BBP! Celebrates Stephen King’s 75th Birthday: Stephen King and the Art of the Introduction

Heap all the accolades on Stephen King that you see fit. He’s the most successful horror novelist of the modern age. His works have been adapted for films, television and even, somewhat notoriously, the musical theater stage.

While King’s stories gather all the attention from both hardcore and casual fans, it’s his introductions and forewords that draw me in, hook me, and make me want to read the rest of the book. In those brief passages, we are reminded that we’re not just reading more scary tales by the lauded master of the macabre. We’re going to hang out with Stephen King, Relatively Normal Dude.

King’s introductions are conversational without feeling like aged diary entries or hastily constructed blog posts. He begins his classic short story collection Night Shift with an invitation to talk about fear. That’s an intriguing suggestion for anyone, but within this introduction, we are given the basic set-up for King’s personality and why he writes what he does.

King tells us that in 1978, he was married with three kids, living in Maine, and working on quitting smoking. He also covers many of the questions both audiences and journalists would ask at the time. Why do you write this stuff? How do you get your ideas? Aren’t you, maybe, a little sick in the head?
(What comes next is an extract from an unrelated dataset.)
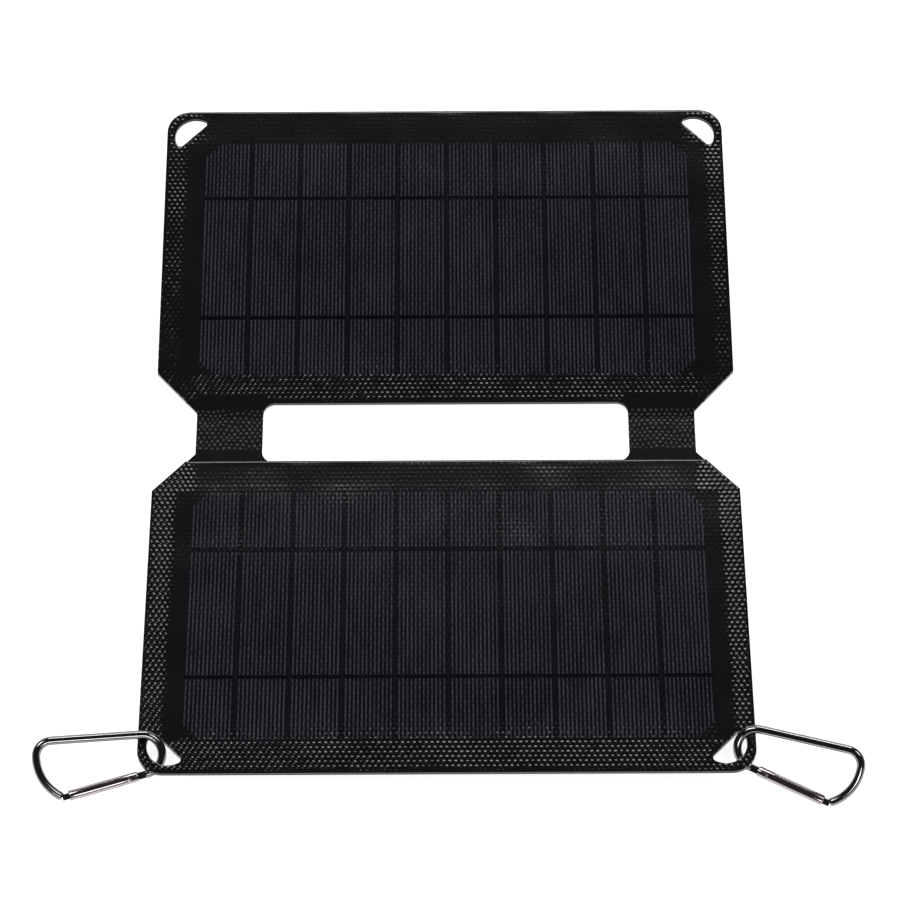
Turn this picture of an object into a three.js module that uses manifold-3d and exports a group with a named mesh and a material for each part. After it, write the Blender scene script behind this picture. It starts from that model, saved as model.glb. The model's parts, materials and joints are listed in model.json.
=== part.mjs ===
// A foldable camping solar panel: two laminated panels joined by two fabric straps, a charge
// regulator with USB sockets on the back of the upper panel, and two small carabiners.
// Millimetres, +Z up. The object lies open on a surface, with the lower panel towards -Y.
import * as THREE from 'three';
import { mergeVertices } from 'three/addons/utils/BufferGeometryUtils.js';
import Module from 'manifold-3d';

const wasm = await Module();
wasm.setup();

// Driving dimensions. Panel measures run outwards (+Y) from the middle of the fold.
const PANEL_WIDTH = 270;
const SLOT_HALF = 15.3;
const PANEL_END = 172.45;
const OUTER_CORNER_R = 11;
const STRAP_INNER = 85;
const STRAP_OUTER = 115.9;
const STRAP_THICKNESS = 1;
const SLOT_CORNER_R = 5.5;
const CHAMFER_IN = [115.9, 10.8];
const CHAMFER_OUT = [135, 31];

// Layers of a panel, from the back face (0) to the front face.
const CLOTH_TOP = 0.5;
const BOARD = [0.65, 1.25];
const CELL = [1.4, 1.58];
const RIBBON = [1.66, 1.78];
const POCKET_TOP = 1.88;
const PANEL_TOP = 2.3;
const BOARD_INSET = 5;
const POCKET_INSET = 4.7;
const BOARD_CORNER_CUT = 31;
const POCKET_CORNER_CUT = 30.4;

// Solar cells: strips cut from 125 mm cells, ten side by side, crossed by two ribbons.
const STRIPS = 10;
const STRIP_PITCH = 23.54;
const STRIP_GAP = 1.2;
const CELL_HEIGHT = 125;
// [x, y] of the middle of each panel's cells, which were laid a little off centre.
const CELL_MIDDLE = { lower: [-0.8, 94.1], upper: [0.8, 92] };
const CELL_CHAMFER = 8;
const RIBBON_OFFSET = 32.1;
const RIBBON_WIDTH = 2;

// Half-moon eyelets in the outer corners.
const EYELET_R = 9.7;
const EYELET_CENTRE = 13.6;
const EYELET_CHORD = 0.45;
const EYELET_TIP_R = 1.8;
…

King addresses those curiosities about himself as a public figure with tact and aplomb. He calls his overwhelming desire to write scary stories a “marketable obsession” and notes that there are people in “padded cells the world over” who have done the same thing, albeit less successfully.

For someone in the horror business, such as King, explanations and motivations feel necessary to placate the normies. Placing them into the forewords of his books is a beautiful decision. Some people don’t want to know how the sausage is made. They’ll skip right over the preliminaries and head directly into the meat of the story. Thought processes and inspirations mean nothing to those readers. They want the spooky and they want it right now.

There’s nothing wrong with that. It’s like ignoring the special features and commentaries on the special Blu-ray edition of a slasher movie. We just want to watch the camp counselor’s throat get cut. Who cares how much latex was used to create the appliance or how many gallons of fake blood the special effects technicians had to whip up?

It’s different with King, though, and blowing off those first few pages diminishes the reading experience. When King writes his forewords or story introductions, he is embracing the act of reading as a collaboration between the writer and reader. There’s not only behind-the-scenes aspect to those words but a level of measured intimacy. King has millions of fans worldwide but at those moments, he’s talking directly to me, as if he were writing for no one else. It’s a handshake, a slight nod, the Gandalf-like laying of the finger upon the nose that intimates an understanding of ourselves and each other.

Some writers seek a connection like that with their audience and never achieve it. They churn out word after word in laborious silence. When a connection between the artist and the supporter is never forged, it brings about a coldness between the two, a distance that feels unbreakable. The writer sends pages down from the top of their pedestal while the groundlings scramble to scoop them up and place them in numerical order. Think of Immortan Joe in Mad Max: Fury Road, sending down just enough water to keep his citizens alive.

Maybe that’s the agreed-upon business model. It feels off to me. When I first read Night Shift in 1978 as a nine-year-old kid in a horror-loving family, King’s wonderful foreword about himself, his family, and the nature of fear itself, made me think of him as a surrogate friend. It was as if he could show up at our family Thanksgiving, good old Uncle Steve sitting on the ugly couch next to the telephone table, telling tales and anecdotes to whoever would listen.

Reading that book also allowed to me to tempt the idea that maybe I could be a writer as well. If Stephen King could do it, and he was just a guy from New England, then what could stop me?

The inclusion of introductions and forewords is something King has continued throughout his decades-long career. Allowing his Constant Readers a glimpse into the person behind the publishing machine makes the terrors King creates more effective because we have a better understanding of where they come from. Yeah, he writes about some supremely weird shit, but at the heart of it, he’s a Relatively Normal Dude. And at night, when King’s stories ooze into your dreams and twist them like black licorice, knowing a little bit about him as a human being makes the nightmares more palatable.